Mohlenbrock received both his bachelor's and master's degrees from Southern Illinois University Carbondale (SIU). As a master's student under John W. Voigt, he completed his thesis on "The vegetation of Giant City State Park: a floristic and ecological study" in 1954. Between 1956 and 1957, Mohlenbrock was briefly a research chemist for Pressite Engineering Co. in St. Louis, Missouri. He completed his PhD in 1957 at Washington University. His PhD thesis was titled "A revision of the genus Stylosanthes" (a genus in the legume family).

==Career==
Soon following the completion of his PhD work, Mohlenbrock was hired at Southern Illinois University Carbondale to fill in for a single quarter for a faculty member who had taken an unexpected leave. The faculty member never returned, launching Mohlenbrock's long career as a botanist at SIU. He stayed at SIU for 33 years until his retirement in 1990, having served as chair of the botany department for 16 years. He was also curator of the SIU herbarium between 1960 and 1965. Mohlenbrock's department at SIU provided one of the few places in the country that encouraged students to conduct floristic studies in pursuit of a PhD. Mohlenbrock advised 90 graduate students during his tenure at SIU and has received numerous awards in recognition of his instruction. In 1985 he was named Chairman of the North American Plant Specialists Group of the Species Survival Commission of the International Union for the Conservation of Nature, a position he held for 15 years. He is the author of 69 books about plants.

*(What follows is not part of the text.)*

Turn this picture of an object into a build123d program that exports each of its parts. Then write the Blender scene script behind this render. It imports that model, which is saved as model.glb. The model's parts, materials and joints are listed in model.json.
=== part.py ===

Mohlenbrock has consulted for many organizations including the Soil Conservation Service, U.S. Army Corps of Engineers, Illinois Nature Preserves Commission, and U.S. Forest Service. Since retirement, he has continued to teach wetland plant identification and other courses throughout the United States under his consulting company, Biotic Consultants (in partnership with his wife, Beverly A. Mohlenbrock). He has taught 328 of these week-long wetland plant classes in 32 states.

==Legacy==
In the 1960s and 70s, Mohlenbrock and Voigt continued their studies of southern Illinois to develop a conservation program for its natural areas. Through their surveys, they found that all of the bald cypress swamps in the area, with the exception of Horseshoe Lake, were privately owned. The land was primarily owned by a lumber company called Main Brothers, which had only left the land unlogged because the water had been too deep to drain. Partnerships between the state of Illinois, the Natural Land Institute of Rockford, and the Illinois chapter of the Nature Conservancy led to the purchase and protection of many of these remnant areas. The protected areas include Heron Pond – Little Black Slough Nature Preserve, a designated National Natural Landmark and wetland of international importance.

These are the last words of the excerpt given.